Several months ago, the religious editor at Doubleday sent me pre-release copy of a book by a young priest from New York named Edward Beck. Entitled, God Underneath, Spiritual Memoirs of a Catholic Priest, the book is an autobiography of sorts. The editor asked me to comment on it. Here’s the comment:

This is a wonderful book and the break-through, I hope, of an important new, religious voice in North America. That wasn’t my first impression though. Initially, reading the first couple of chapters, I didn’t much like the book. Beck seemed a bit to young to be offering this kind of a memoir and seemed too clever by far to be wise. That impression changed as I kept reading. Beck is clever, but he’s also wise, beyond his years.

His reflections centre very much on his life as a priest, but the book is for every kind of reader. If you are a parent, struggling to explain your faith to your own children in a credible way, this book can help you; or, more basically, if you are a person who sometimes wonders why you yourself still believe in God and go to church, this can be a good book for you.
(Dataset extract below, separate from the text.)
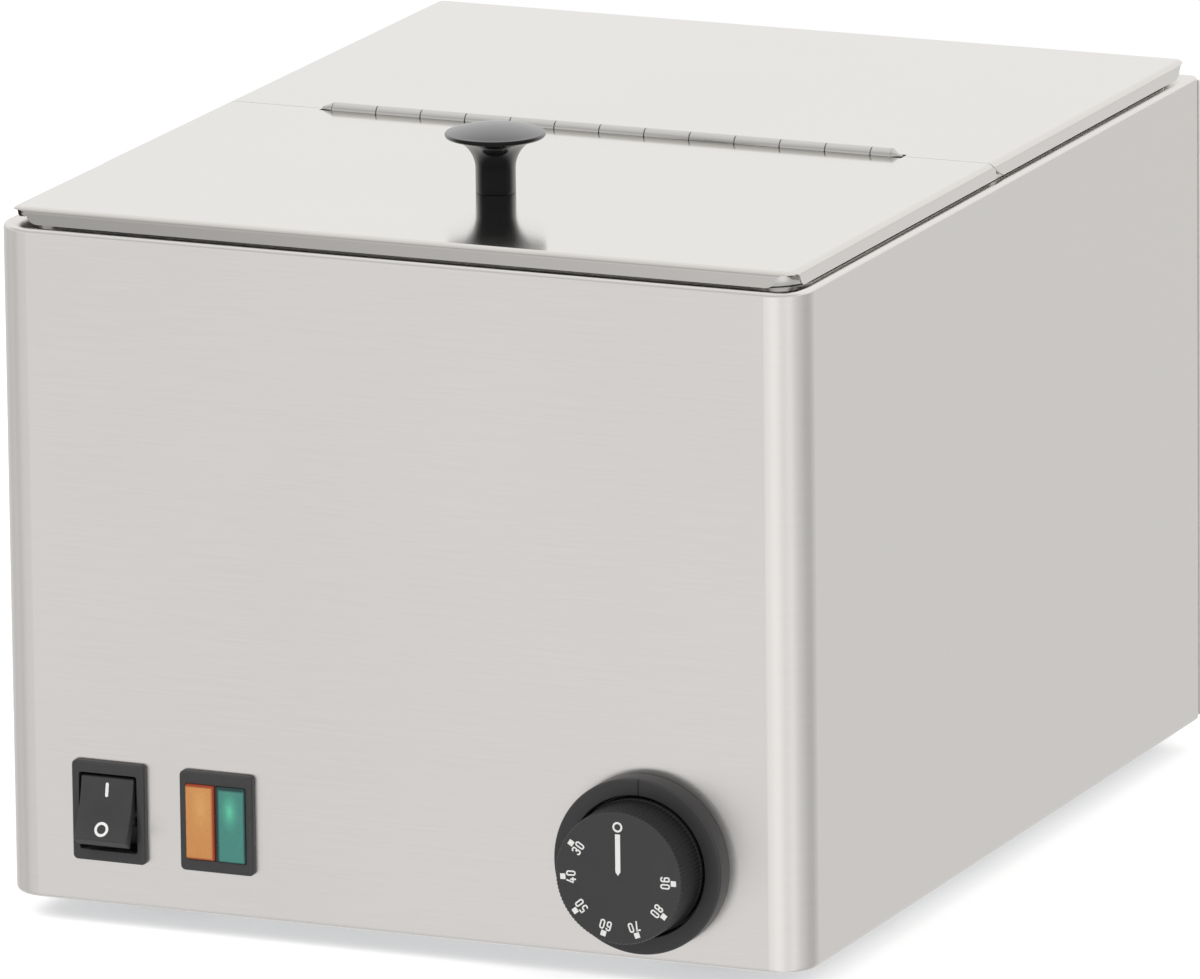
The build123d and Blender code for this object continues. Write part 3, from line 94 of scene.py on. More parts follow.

Its substance? What Beck does in the book is to take ordinary incidents from his life, beginning when he was a child and progressing through his years of training for the priesthood into his present life and ministry, and hold them up in light of the gospel so that, through that prism, we are given a deeper insight into the human condition as a whole. It’s a technique Henri Nouwen utilized, a taking seriously of Karl Rogers’ suggestion that what is most personal is often too most universal. And, like Nouwen, Beck isn’t afraid to share some of the more humbling things. For instance, he has a chapter in which he describes his experience of being bullied at school. Now, years later, much more secure in his person, he can write: “Some of the insecurity I battle today is undoubtedly rooted in those early experiences. I sometimes wonder had they not occurred, would I feel more liberated from sentiments of inadequacy, self-doubt, and inexplicable fear? Though perhaps those feeling originate from many places, they are surely tied to being made to feel that I was never good enough.”

Beyond his insights, there’s his language. Kathleen Norris, in her book, Amazing Grace, suggests that today we searching for a new vocabulary for the faith. This book makes a modest contribution to that quest. Beck speaks of his faith, directly and from the standpoint of a committed Roman Catholic priest, but the language he uses (not unlike the language of Norris herself) is personal without being unduly exhibitionist, simple without being simplistic, descriptive of faith without being churchy, and confessional without sounding like the Jesus-channel.

Not to be forgotten is that this is also a book about the priesthood. Beck is young and talented with other options in life. But he has chosen to be a vowed religious, a Passionist priest within the Roman Catholic church. He writes as someone who has found and retained meaning, happiness, peace, and good humour within a vocation that is today much-maligned. He shows that the priesthood, even the celibate priesthood, can offer a rare fulfilment. But he doesn’t over-romanticize it. He writes too, with brutal honesty, about its pains and pitfalls.

The book has many positives, though perhaps what I like best is the sanity and balance that permeate its pages. This is not the memoir of a man who cashed-in his faith and good humour the first time he was bruised. Faith, as the book demonstrates, is about resiliency, picking up one’s couch and walking. It’s also about walking on a razor’s edge and never falling off into the selective sympathies of the right or the left. Beck walks this tightrope well. Rare. Especially today.

As a young boy, wanting to be an athlete and never being quite good enough, I used to envy some of my peers who did have the knack. It seemed as if they didn’t have to work at it, but that it simply came naturally. The right instincts, coordination, a certain vision, correct anticipation, the uncanny ability to make the right moves (that particular combination of things that make for a great athlete) can’t be taught, it would seem. Some have it, others don’t. Edward Beck, by every indication, has that kind of feel for the spiritual life. The night before he pronounced his first vows, a petty community-incident left him feeling ashamed and wondering whether, if things can be this ignoble, be should be making vows at all. His novice master came to his room and said to him: “Get used to it, the bullshit’s often part of the beauty. But I have a feeling you will be able to separate it.” He can. He does. This book’s a valuable read for everybody.